Lastly, the Sanctuary constructed the new Australian Wildlife Health Centre Visitor Gallery, which was opened to the public in August. The updated interpretations and information within the gallery have given the building a new lease on life. Visitors love the engaging activities, which include creating their own path to decide the fate of an injured animal.  

Australian Wildlife Health Centre Visitor Gallery


  •  Enhancing Orana Wildlife Park’s 185ha of land as a key biodiversity hotspot in Canterbury 

Orana Wildlife Park is a key New Zealand Zoo that doubles as a native species habitat. A new conservation project is underway, with support from Jobs for Nature, to ensure 185 hectares of Orana’s land is further enhanced as a biodiversity hotspot and a critical habitat for some of Canterbury’s most threatened species (e.g., boulder copper butterfly). The goal is to restore key dryland and riparian habitats.

They are establishing an 8.45-hectare native forest with over 14,000 eco-sourced stems planted to date and 36,000 stems to be planted in total. An extensive site-wide control program for mammalian predators has resulted in incredible success, especially for possums and feral cats. Orana also has weed control underway, focusing on eradicating wild pines, willow, gorse, and broom. With this project, they are creating something for future generations and taking the Park’s conservation efforts to a new level.

Orana Wildlife Park


  • Territory Wildlife Park leads the way to a cleaner energy future 

The Territory Wildlife Park is charging ahead with energy savings measures following a site-wide energy audit conducted in February 2023. One major recommendation was the rollout of rooftop solar arrays, which have significantly reduced the Park’s reliance on the local power grid. A 70-kilowatt solar array with 140kWh of battery storage has reduced the Park workshop’s demand on the power grid by 68%. A 100-kilowatt solar array has reduced the Visitor Centre’s demand by 65%. Plans are underway for a third solar array, which aims to reduce the Aquarium’s demand on the grid by 60%.

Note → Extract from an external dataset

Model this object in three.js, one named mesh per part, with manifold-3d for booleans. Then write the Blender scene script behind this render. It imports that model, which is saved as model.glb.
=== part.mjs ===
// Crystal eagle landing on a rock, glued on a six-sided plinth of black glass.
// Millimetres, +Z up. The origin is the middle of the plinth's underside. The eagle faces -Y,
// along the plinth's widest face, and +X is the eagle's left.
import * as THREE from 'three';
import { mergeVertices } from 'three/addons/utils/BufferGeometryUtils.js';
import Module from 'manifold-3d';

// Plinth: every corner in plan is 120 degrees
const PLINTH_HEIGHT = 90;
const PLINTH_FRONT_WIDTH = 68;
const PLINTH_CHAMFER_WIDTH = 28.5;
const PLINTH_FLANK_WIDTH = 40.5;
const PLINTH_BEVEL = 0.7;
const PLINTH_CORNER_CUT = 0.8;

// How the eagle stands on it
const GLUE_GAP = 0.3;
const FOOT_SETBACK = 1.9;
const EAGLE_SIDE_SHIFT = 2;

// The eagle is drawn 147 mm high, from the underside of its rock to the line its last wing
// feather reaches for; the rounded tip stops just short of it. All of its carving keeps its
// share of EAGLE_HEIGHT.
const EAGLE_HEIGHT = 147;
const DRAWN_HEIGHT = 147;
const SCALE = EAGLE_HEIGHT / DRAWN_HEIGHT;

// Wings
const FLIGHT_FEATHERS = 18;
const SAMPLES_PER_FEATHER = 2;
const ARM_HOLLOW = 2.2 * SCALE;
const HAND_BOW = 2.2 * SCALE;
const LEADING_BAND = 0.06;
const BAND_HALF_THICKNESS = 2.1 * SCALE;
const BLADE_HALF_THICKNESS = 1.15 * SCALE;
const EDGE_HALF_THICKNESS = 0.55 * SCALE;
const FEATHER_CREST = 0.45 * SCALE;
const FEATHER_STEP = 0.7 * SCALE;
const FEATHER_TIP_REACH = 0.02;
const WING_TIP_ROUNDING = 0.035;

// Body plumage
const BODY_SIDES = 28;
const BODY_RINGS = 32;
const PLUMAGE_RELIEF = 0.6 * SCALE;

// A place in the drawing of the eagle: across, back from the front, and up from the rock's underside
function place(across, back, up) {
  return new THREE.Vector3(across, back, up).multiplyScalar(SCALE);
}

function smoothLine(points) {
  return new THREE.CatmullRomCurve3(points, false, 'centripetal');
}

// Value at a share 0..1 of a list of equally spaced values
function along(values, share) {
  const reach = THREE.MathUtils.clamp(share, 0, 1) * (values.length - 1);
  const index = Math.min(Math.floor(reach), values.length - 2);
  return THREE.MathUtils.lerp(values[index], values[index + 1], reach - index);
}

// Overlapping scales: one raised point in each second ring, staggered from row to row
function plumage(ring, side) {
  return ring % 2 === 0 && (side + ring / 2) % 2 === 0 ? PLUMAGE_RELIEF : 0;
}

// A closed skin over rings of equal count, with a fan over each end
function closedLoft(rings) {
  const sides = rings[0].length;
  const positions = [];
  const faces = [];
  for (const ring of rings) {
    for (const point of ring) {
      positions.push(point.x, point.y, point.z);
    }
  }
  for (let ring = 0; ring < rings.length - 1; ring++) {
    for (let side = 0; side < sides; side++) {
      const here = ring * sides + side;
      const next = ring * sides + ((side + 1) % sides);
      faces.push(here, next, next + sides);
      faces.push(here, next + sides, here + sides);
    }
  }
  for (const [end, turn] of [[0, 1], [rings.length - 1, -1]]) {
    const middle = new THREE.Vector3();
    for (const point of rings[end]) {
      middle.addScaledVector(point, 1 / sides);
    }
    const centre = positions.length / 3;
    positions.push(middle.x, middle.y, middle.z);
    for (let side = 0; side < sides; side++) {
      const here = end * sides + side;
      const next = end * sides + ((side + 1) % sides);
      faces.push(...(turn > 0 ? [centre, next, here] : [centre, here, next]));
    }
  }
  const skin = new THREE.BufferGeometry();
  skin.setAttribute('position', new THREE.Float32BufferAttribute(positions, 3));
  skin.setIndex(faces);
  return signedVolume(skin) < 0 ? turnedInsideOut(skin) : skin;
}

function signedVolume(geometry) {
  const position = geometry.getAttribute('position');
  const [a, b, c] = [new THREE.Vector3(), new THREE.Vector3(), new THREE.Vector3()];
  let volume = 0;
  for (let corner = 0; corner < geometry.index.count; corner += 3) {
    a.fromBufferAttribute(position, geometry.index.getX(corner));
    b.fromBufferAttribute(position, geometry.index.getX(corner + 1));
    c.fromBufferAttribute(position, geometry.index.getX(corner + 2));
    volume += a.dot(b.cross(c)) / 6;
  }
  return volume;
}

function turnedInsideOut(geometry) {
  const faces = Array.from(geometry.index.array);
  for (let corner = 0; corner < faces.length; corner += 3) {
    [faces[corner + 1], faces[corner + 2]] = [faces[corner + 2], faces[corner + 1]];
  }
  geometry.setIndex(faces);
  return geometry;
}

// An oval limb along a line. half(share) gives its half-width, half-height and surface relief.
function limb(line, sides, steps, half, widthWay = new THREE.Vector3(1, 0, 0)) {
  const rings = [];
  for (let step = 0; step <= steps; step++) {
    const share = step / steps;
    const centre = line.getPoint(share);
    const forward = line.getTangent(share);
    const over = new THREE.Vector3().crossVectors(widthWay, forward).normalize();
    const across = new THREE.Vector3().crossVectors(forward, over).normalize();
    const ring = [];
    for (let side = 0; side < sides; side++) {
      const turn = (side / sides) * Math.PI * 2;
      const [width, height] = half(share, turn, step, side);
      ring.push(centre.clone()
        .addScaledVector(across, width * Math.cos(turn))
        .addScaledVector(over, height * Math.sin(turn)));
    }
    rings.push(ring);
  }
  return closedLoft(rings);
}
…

Solar Panel Array at Territory Wildlife Park

The Park has also introduced an electric vehicle (EV) to their fleet, with an EV charging station. Anticipation is building for the arrival of two electric people movers which will replace the Park’s current diesel ‘trains’! This will complement plenty of behind-the-scenes work, replacing lights with high-efficiency LEDs, pump upgrades to improve the efficiency of reticulation systems, upgrades to energy-efficient controllers for key climate control units, and mapping the Park’s electrical network and power supply hubs. 

EV and Charging Station


  •  Another enclosure added for geriatric and differently abled koalas at Yanchep National Park 

Yanchep National Park has had a colony of Southern Koalas since 1938; over the years, the enclosure spaces have changed significantly and, since the early 2000s, have taken their current format and styling. 

Until early last year, Yanchep’s habitat enclosure comprised three main spaces with habitat and feed trees, as well as a standalone separate quarantine space with shelter. And an indoor recovery room, also called KRC – Koala Recovery Room.

[Left to Right]: Quarantine Space, Koala Recovery Room

To add to these spaces early last year, they identified the need for another space for any geriatric koalas or koalas of different abilities. The Park’s three viewing enclosures culminate to approximately 1 acre of space, where they could accommodate and modify the new enclosure by adding a partition to view compound 3, giving them a total of 4 viewing compounds.

New Koala Enclosure


  • Taronga Zoo’s Nura Diya opens to the public 

Positioned at the top of the zoo, Taronga Zoo Sydney opened a brand-new immersive habitat – Nura Diya Australia, on 6 April 2023. Located on beautiful Cammeraigal Country, Nura Diya Australia, which translates to ‘this Country’ in the Sydney First Language, provides guests the opportunity to immerse themselves amongst native Australian flora and fauna and gain a deeper understanding of the relationship Aboriginal Culture has with Country. Guests who choose to explore Nura Diya Australia can stroll amongst kangaroos, dingoes, wallabies, and koalas. 

In late September 2023, Taronga Zoo Sydney completed the final habitat as part of Nura Diya Australia, a place where day becomes night known as nguwing nura - Nocturnal Country. Nguwing nura is home to an array of rare and night-loving wildlife including the Greater Bilby, Yellow-bellied Glider, Chuditch (Western Quoll) and more. Spanning 100 meters, nguwing nura is an immersive experience where guests are taken on a journey to discover Australian wildlife usually only seen after dark.